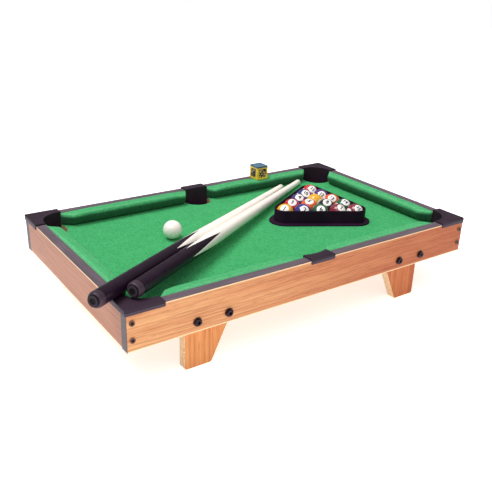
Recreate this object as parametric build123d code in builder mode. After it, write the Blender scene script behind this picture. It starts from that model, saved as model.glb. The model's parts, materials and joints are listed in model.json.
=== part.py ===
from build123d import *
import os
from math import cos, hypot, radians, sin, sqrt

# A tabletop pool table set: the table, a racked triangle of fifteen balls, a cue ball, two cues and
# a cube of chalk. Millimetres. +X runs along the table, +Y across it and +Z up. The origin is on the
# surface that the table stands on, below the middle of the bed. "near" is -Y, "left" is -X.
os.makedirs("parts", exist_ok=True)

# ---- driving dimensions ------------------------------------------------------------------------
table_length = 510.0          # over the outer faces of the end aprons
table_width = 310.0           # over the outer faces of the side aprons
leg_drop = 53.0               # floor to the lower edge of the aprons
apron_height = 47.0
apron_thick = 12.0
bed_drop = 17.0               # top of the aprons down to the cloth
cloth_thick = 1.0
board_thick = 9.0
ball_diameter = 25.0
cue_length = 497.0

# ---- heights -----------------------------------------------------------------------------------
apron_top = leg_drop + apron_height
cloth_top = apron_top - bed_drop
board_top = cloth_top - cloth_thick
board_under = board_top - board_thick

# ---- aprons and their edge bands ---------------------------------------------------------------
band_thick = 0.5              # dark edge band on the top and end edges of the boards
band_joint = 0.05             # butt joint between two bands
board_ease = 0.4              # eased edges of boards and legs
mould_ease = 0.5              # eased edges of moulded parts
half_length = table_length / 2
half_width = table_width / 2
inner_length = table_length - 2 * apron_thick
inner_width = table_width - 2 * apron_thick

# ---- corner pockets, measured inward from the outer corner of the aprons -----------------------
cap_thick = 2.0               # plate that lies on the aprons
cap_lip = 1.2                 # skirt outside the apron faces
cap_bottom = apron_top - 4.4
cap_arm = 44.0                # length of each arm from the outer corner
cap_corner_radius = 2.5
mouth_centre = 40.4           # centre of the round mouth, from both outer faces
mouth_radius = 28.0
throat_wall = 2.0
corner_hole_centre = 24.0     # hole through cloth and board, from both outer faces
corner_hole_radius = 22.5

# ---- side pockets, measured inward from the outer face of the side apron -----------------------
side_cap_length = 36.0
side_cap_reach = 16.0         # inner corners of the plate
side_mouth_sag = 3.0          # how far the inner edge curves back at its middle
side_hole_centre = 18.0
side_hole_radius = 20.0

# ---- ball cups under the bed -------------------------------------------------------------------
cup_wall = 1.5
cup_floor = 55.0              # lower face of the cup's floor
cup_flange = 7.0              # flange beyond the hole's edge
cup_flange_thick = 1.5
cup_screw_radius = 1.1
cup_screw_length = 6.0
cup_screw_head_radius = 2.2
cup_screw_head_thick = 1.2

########

» **TASK PROMPT**: Up to and including the line with "board_under = board_top - board_thick", repeat the data exactly, starting from its first line; nothing else belongs in the response.

» **TASK OUTPUT**:
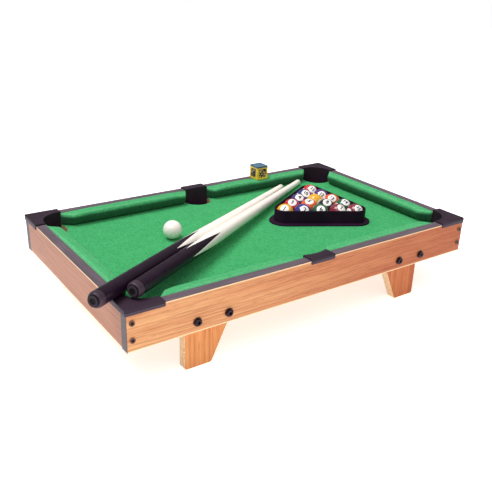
Recreate this object as parametric build123d code in builder mode. After it, write the Blender scene script behind this picture. It starts from that model, saved as model.glb. The model's parts, materials and joints are listed in model.json.
=== part.py ===
from build123d import *
import os
from math import cos, hypot, radians, sin, sqrt

# A tabletop pool table set: the table, a racked triangle of fifteen balls, a cue ball, two cues and
# a cube of chalk. Millimetres. +X runs along the table, +Y across it and +Z up. The origin is on the
# surface that the table stands on, below the middle of the bed. "near" is -Y, "left" is -X.
os.makedirs("parts", exist_ok=True)

# ---- driving dimensions ------------------------------------------------------------------------
table_length = 510.0          # over the outer faces of the end aprons
table_width = 310.0           # over the outer faces of the side aprons
leg_drop = 53.0               # floor to the lower edge of the aprons
apron_height = 47.0
apron_thick = 12.0
bed_drop = 17.0               # top of the aprons down to the cloth
cloth_thick = 1.0
board_thick = 9.0
ball_diameter = 25.0
cue_length = 497.0

# ---- heights -----------------------------------------------------------------------------------
apron_top = leg_drop + apron_height
cloth_top = apron_top - bed_drop
board_top = cloth_top - cloth_thick
board_under = board_top - board_thick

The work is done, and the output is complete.